◆ GIVEN PROBLEM
Reproduce the complete listing without any deviation.

Part of a data file:

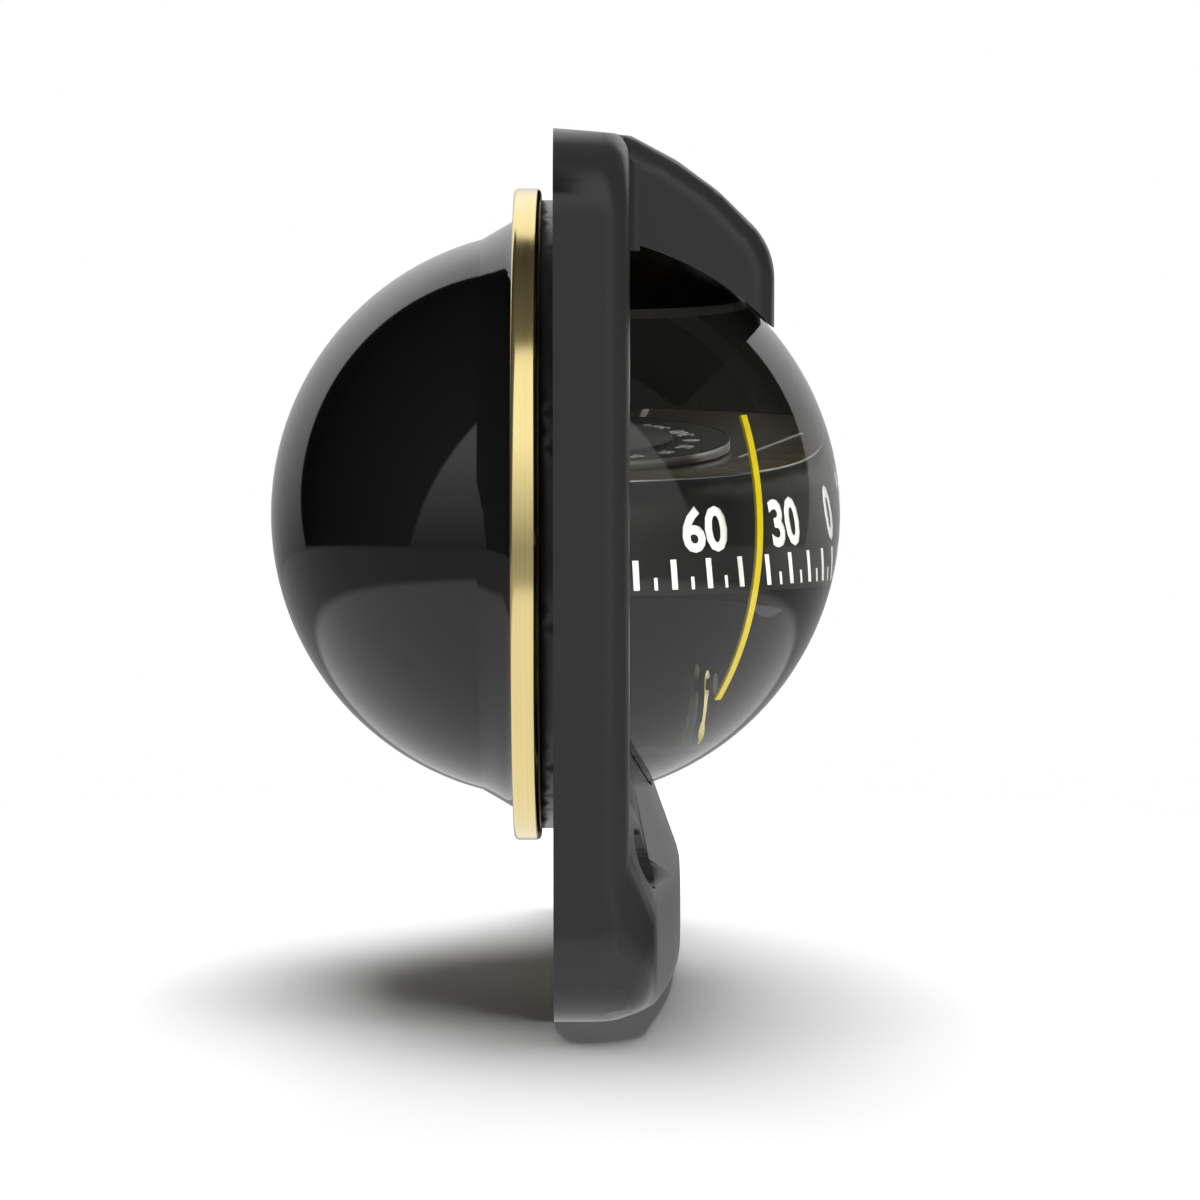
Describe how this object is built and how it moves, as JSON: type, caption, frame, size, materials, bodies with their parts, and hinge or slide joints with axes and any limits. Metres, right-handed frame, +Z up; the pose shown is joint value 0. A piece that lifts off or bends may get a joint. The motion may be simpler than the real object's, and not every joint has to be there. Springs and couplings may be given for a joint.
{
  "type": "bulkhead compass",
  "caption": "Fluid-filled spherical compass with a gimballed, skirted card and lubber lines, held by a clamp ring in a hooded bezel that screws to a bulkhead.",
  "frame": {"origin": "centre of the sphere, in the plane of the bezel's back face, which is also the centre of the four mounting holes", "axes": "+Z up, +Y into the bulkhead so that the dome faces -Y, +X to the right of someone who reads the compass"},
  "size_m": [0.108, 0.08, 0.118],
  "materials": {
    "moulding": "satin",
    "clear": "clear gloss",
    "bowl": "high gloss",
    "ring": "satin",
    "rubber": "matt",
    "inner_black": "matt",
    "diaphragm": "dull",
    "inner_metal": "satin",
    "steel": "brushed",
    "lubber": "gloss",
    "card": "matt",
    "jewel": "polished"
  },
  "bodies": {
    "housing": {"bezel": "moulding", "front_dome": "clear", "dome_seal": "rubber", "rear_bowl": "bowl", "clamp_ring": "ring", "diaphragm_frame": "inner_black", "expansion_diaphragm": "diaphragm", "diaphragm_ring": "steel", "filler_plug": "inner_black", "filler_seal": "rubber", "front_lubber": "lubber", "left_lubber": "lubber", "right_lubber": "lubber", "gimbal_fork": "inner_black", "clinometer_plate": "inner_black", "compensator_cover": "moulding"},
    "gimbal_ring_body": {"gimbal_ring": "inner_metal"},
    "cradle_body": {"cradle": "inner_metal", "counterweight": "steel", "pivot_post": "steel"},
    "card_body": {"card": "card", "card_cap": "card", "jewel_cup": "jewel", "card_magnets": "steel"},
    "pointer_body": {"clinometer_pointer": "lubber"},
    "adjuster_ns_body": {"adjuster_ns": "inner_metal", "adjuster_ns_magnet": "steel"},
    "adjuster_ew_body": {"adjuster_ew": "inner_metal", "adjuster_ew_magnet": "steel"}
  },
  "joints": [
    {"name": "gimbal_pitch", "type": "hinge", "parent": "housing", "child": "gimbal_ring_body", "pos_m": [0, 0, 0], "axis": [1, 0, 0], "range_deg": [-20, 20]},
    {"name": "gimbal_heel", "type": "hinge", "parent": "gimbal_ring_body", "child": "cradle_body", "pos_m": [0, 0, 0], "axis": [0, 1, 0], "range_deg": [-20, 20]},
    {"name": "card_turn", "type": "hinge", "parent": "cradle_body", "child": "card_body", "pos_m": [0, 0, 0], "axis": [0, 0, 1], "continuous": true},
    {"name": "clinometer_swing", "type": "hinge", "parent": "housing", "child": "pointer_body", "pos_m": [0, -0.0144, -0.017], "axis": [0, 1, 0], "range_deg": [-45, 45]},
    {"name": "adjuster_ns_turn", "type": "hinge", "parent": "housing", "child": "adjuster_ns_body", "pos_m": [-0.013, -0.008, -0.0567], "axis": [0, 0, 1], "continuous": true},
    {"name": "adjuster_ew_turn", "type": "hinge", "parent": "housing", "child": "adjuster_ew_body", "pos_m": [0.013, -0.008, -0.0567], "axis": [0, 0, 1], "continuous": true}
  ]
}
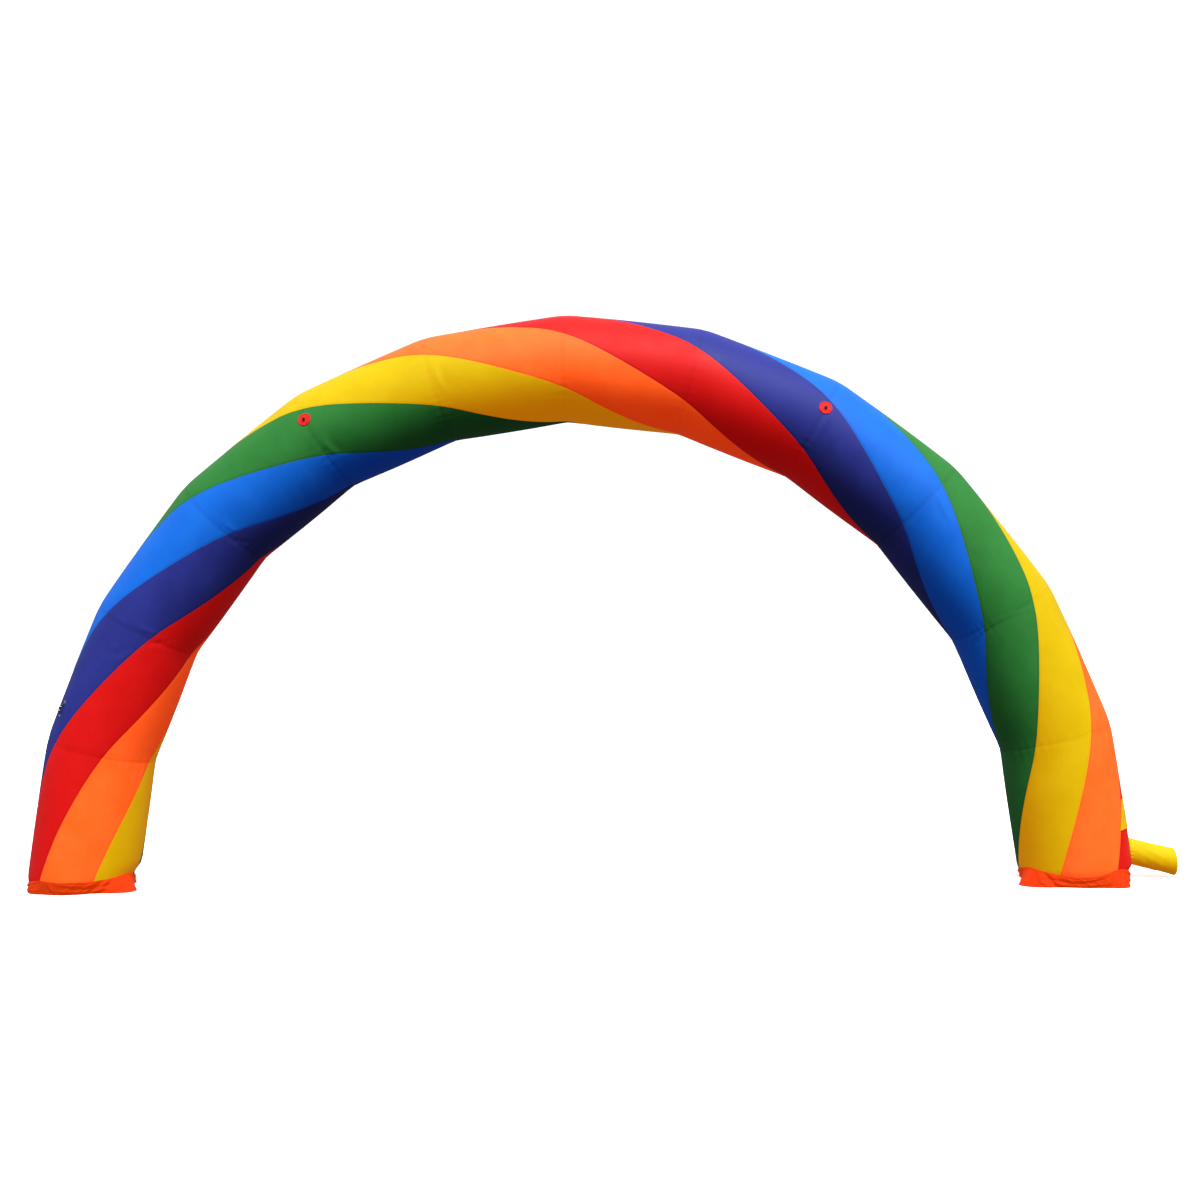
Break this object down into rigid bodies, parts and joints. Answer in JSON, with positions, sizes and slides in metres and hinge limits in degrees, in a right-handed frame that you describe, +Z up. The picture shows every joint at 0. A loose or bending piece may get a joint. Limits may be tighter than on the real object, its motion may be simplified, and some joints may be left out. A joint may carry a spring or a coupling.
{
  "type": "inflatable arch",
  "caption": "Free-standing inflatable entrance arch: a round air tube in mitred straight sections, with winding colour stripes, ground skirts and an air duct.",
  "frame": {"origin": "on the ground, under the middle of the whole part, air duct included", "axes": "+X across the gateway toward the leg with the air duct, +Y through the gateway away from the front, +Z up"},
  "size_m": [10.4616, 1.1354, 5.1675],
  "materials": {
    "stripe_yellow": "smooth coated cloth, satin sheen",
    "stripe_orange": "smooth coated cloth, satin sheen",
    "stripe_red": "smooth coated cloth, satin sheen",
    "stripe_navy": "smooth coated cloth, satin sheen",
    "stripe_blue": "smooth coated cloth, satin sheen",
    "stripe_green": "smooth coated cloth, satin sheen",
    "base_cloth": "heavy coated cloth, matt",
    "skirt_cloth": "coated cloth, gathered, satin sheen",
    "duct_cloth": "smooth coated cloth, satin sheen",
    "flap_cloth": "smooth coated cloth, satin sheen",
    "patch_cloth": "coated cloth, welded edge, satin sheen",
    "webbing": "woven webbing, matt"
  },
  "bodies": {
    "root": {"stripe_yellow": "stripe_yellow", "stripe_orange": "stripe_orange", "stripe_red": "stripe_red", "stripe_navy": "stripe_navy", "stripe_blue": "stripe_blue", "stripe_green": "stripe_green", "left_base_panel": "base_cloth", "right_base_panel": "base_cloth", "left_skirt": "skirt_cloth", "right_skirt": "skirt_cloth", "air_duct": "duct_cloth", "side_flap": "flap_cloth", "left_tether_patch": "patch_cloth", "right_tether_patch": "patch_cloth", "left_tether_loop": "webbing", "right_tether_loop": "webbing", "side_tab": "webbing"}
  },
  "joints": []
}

◆ EXERCISE RESPONSE
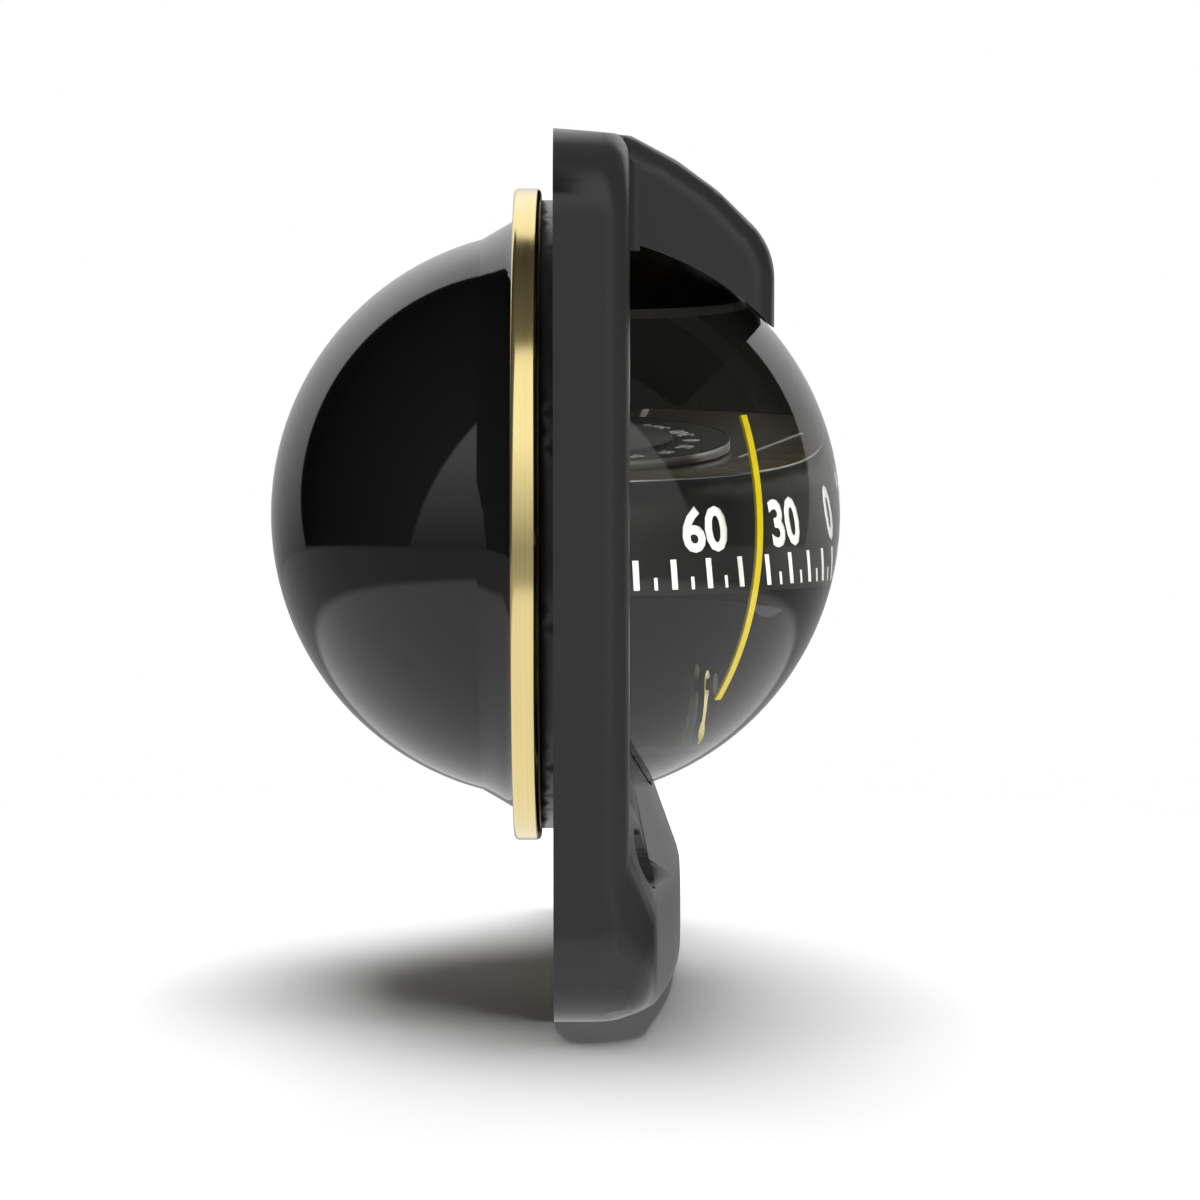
Describe how this object is built and how it moves, as JSON: type, caption, frame, size, materials, bodies with their parts, and hinge or slide joints with axes and any limits. Metres, right-handed frame, +Z up; the pose shown is joint value 0. A piece that lifts off or bends may get a joint. The motion may be simpler than the real object's, and not every joint has to be there. Springs and couplings may be given for a joint.
{
  "type": "bulkhead compass",
  "caption": "Fluid-filled spherical compass with a gimballed, skirted card and lubber lines, held by a clamp ring in a hooded bezel that screws to a bulkhead.",
  "frame": {"origin": "centre of the sphere, in the plane of the bezel's back face, which is also the centre of the four mounting holes", "axes": "+Z up, +Y into the bulkhead so that the dome faces -Y, +X to the right of someone who reads the compass"},
  "size_m": [0.108, 0.08, 0.118],
  "materials": {
    "moulding": "satin",
    "clear": "clear gloss",
    "bowl": "high gloss",
    "ring": "satin",
    "rubber": "matt",
    "inner_black": "matt",
    "diaphragm": "dull",
    "inner_metal": "satin",
    "steel": "brushed",
    "lubber": "gloss",
    "card": "matt",
    "jewel": "polished"
  },
  "bodies": {
    "housing": {"bezel": "moulding", "front_dome": "clear", "dome_seal": "rubber", "rear_bowl": "bowl", "clamp_ring": "ring", "diaphragm_frame": "inner_black", "expansion_diaphragm": "diaphragm", "diaphragm_ring": "steel", "filler_plug": "inner_black", "filler_seal": "rubber", "front_lubber": "lubber", "left_lubber": "lubber", "right_lubber": "lubber", "gimbal_fork": "inner_black", "clinometer_plate": "inner_black", "compensator_cover": "moulding"},
    "gimbal_ring_body": {"gimbal_ring": "inner_metal"},
    "cradle_body": {"cradle": "inner_metal", "counterweight": "steel", "pivot_post": "steel"},
    "card_body": {"card": "card", "card_cap": "card", "jewel_cup": "jewel", "card_magnets": "steel"},
    "pointer_body": {"clinometer_pointer": "lubber"},
    "adjuster_ns_body": {"adjuster_ns": "inner_metal", "adjuster_ns_magnet": "steel"},
    "adjuster_ew_body": {"adjuster_ew": "inner_metal", "adjuster_ew_magnet": "steel"}
  },
  "joints": [
    {"name": "gimbal_pitch", "type": "hinge", "parent": "housing", "child": "gimbal_ring_body", "pos_m": [0, 0, 0], "axis": [1, 0, 0], "range_deg": [-20, 20]},
    {"name": "gimbal_heel", "type": "hinge", "parent": "gimbal_ring_body", "child": "cradle_body", "pos_m": [0, 0, 0], "axis": [0, 1, 0], "range_deg": [-20, 20]},
    {"name": "card_turn", "type": "hinge", "parent": "cradle_body", "child": "card_body", "pos_m": [0, 0, 0], "axis": [0, 0, 1], "continuous": true},
    {"name": "clinometer_swing", "type": "hinge", "parent": "housing", "child": "pointer_body", "pos_m": [0, -0.0144, -0.017], "axis": [0, 1, 0], "range_deg": [-45, 45]},
    {"name": "adjuster_ns_turn", "type": "hinge", "parent": "housing", "child": "adjuster_ns_body", "pos_m": [-0.013, -0.008, -0.0567], "axis": [0, 0, 1], "continuous": true},
    {"name": "adjuster_ew_turn", "type": "hinge", "parent": "housing", "child": "adjuster_ew_body", "pos_m": [0.013, -0.008, -0.0567], "axis": [0, 0, 1], "continuous": true}
  ]
}
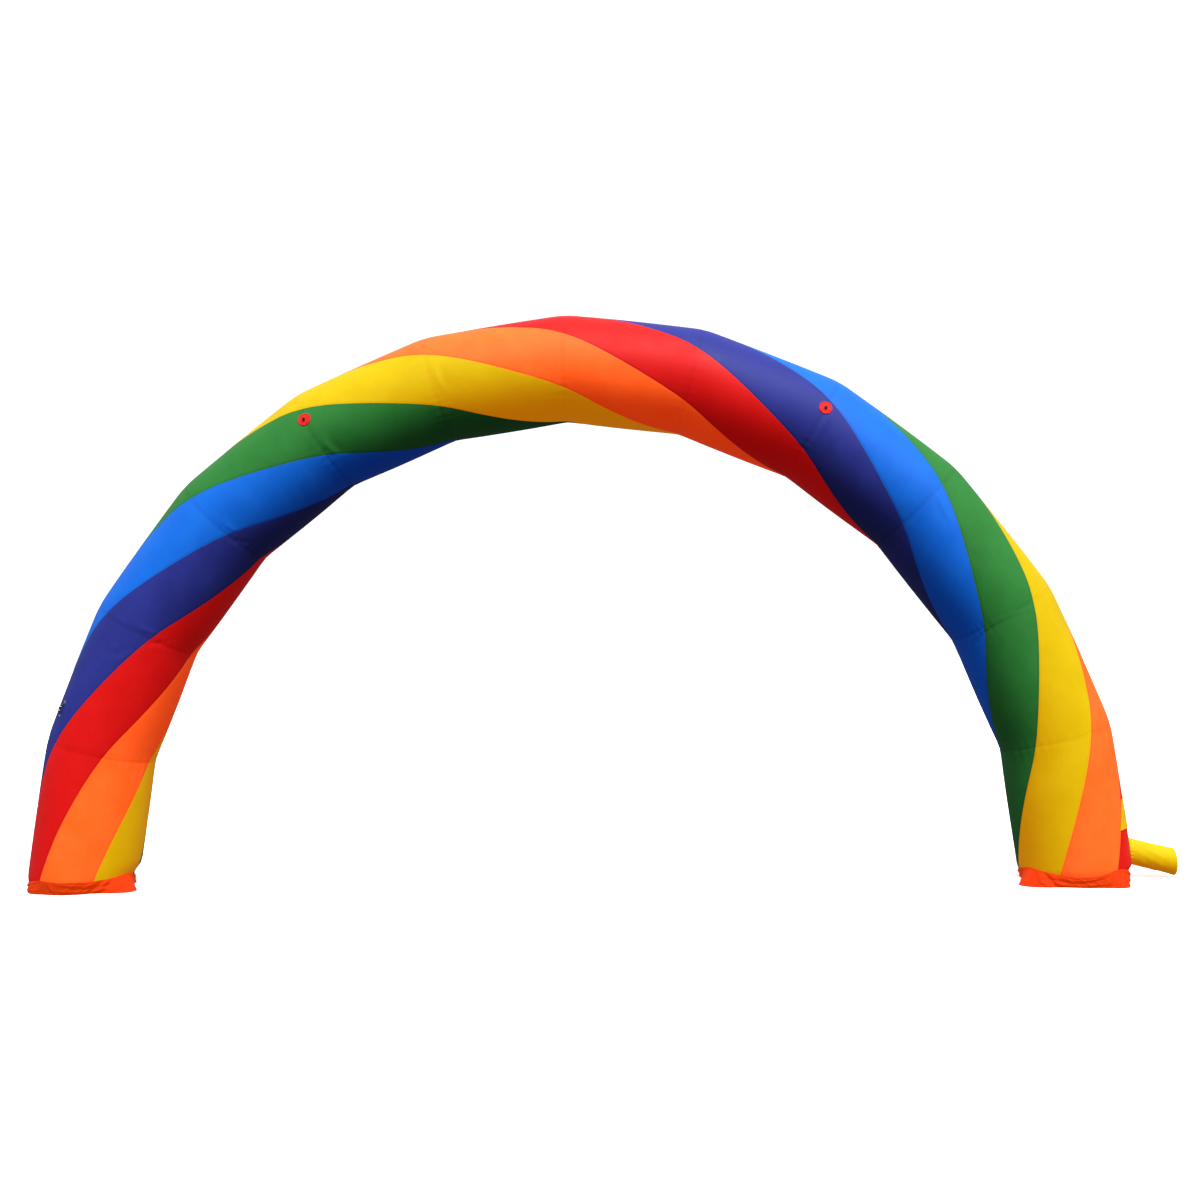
Break this object down into rigid bodies, parts and joints. Answer in JSON, with positions, sizes and slides in metres and hinge limits in degrees, in a right-handed frame that you describe, +Z up. The picture shows every joint at 0. A loose or bending piece may get a joint. Limits may be tighter than on the real object, its motion may be simplified, and some joints may be left out. A joint may carry a spring or a coupling.
{
  "type": "inflatable arch",
  "caption": "Free-standing inflatable entrance arch: a round air tube in mitred straight sections, with winding colour stripes, ground skirts and an air duct.",
  "frame": {"origin": "on the ground, under the middle of the whole part, air duct included", "axes": "+X across the gateway toward the leg with the air duct, +Y through the gateway away from the front, +Z up"},
  "size_m": [10.4616, 1.1354, 5.1675],
  "materials": {
    "stripe_yellow": "smooth coated cloth, satin sheen",
    "stripe_orange": "smooth coated cloth, satin sheen",
    "stripe_red": "smooth coated cloth, satin sheen",
    "stripe_navy": "smooth coated cloth, satin sheen",
    "stripe_blue": "smooth coated cloth, satin sheen",
    "stripe_green": "smooth coated cloth, satin sheen",
    "base_cloth": "heavy coated cloth, matt",
    "skirt_cloth": "coated cloth, gathered, satin sheen",
    "duct_cloth": "smooth coated cloth, satin sheen",
    "flap_cloth": "smooth coated cloth, satin sheen",
    "patch_cloth": "coated cloth, welded edge, satin sheen",
    "webbing": "woven webbing, matt"
  },
  "bodies": {
    "root": {"stripe_yellow": "stripe_yellow", "stripe_orange": "stripe_orange", "stripe_red": "stripe_red", "stripe_navy": "stripe_navy", "stripe_blue": "stripe_blue", "stripe_green": "stripe_green", "left_base_panel": "base_cloth", "right_base_panel": "base_cloth", "left_skirt": "skirt_cloth", "right_skirt": "skirt_cloth", "air_duct": "duct_cloth", "side_flap": "flap_cloth", "left_tether_patch": "patch_cloth", "right_tether_patch": "patch_cloth", "left_tether_loop": "webbing", "right_tether_loop": "webbing", "side_tab": "webbing"}
  },
  "joints": []
}